The Death of Class Actions

The Death of Class Actions

Miriam Gilles has an interesting article in the Michigan Law Review (earlier version available here) warning of the impending death of class action litigation. Here is an excerpt:

[T]he vast majority of the remaining class actions are based on some sort of contractual relationship. Virtually all consumer class actions, for example, arise out of some form of contract (adhesive or otherwise), just as employment discrimination class actions arise out of employment contracts. Federal antitrust class actions necessarily grow out of contracts (indeed, standing rules require as much), and the same is true for class actions relating to insurance benefits, ERISA plans, mutual funds, franchise agreements, and an endless variety of other matters.

All of these contract-based class actions are, I believe, on their way to Mauritius. Corporate caretakers have concocted an antigen, in the form of the class action waiver provision, that travels through contractual relationships and dooms the class action device. Where class actions are based on some sort of contractual relationship, this toxin is quite lethal. Developed in the late 1990s by marketers for one of the arbitral bodies, among others, the waiver works in tandem with standard arbitration provisions to ensure that any claim against the corporate defendant may be asserted only in a one-on-one, nonaggregated arbitral proceeding. More virulent strains of the clause force the would-be plaintiff to waive even her right to be represented as a passive, or absent, class member in the event some other injured person manages to commence a class proceeding.

I am not nearly as critical of arbitration as Gilles, as I have seen first-hand how international and domestic arbitration is a salutory development in the modern era of globalization. But she is focused on one type of relief that is indeed threatened by arbitration. And she is right that we should not miss the momentous importance that arbitration and waiver clauses are having on the future of class action lawsuits.

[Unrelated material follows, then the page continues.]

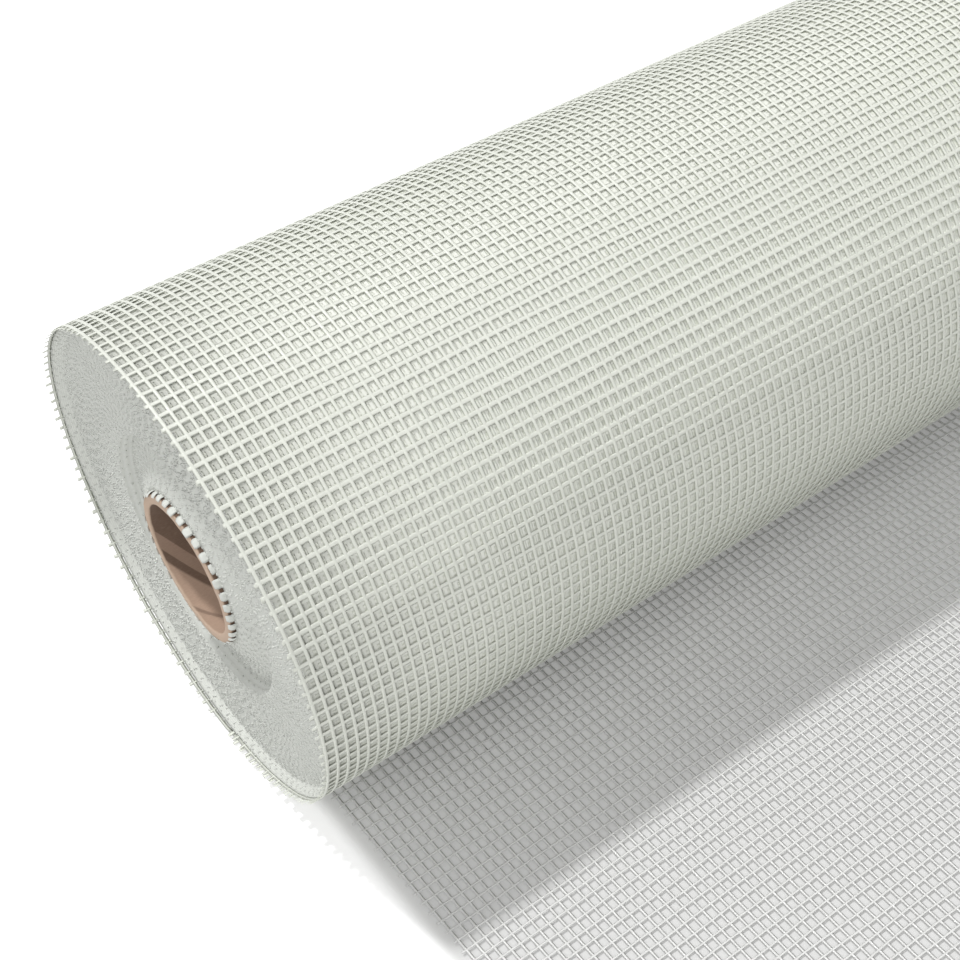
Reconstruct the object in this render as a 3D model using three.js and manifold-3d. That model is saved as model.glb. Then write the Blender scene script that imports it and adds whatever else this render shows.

For example, if you buy a Dell computer online and it goes on the blink because of a design defect, henceforth you will be precluded from aggregating your complaint with other similarly-situated claimants. Just read Article 13 here. You can arbitrate your petty little dispute, but there will be no class action muscle behind it. (Interestingly, Dell has not included such arbitration and class-action waiver clauses in their online contracts in other countries, such as the United Kingdom, France, and Spain, where Dell provides for litigation in the domestic courts of the respective jurisdiction.)

If a contract can include a choice of law clause, a waiver of a judicial forum, and a waiver of collective relief, then Gilles may well be right that collective action waivers will be the antigen that portends the death of contractually-based class action lawsuits. That may be good or bad thing depending on your perspective of the utility of those lawsuits in their modern incarnations.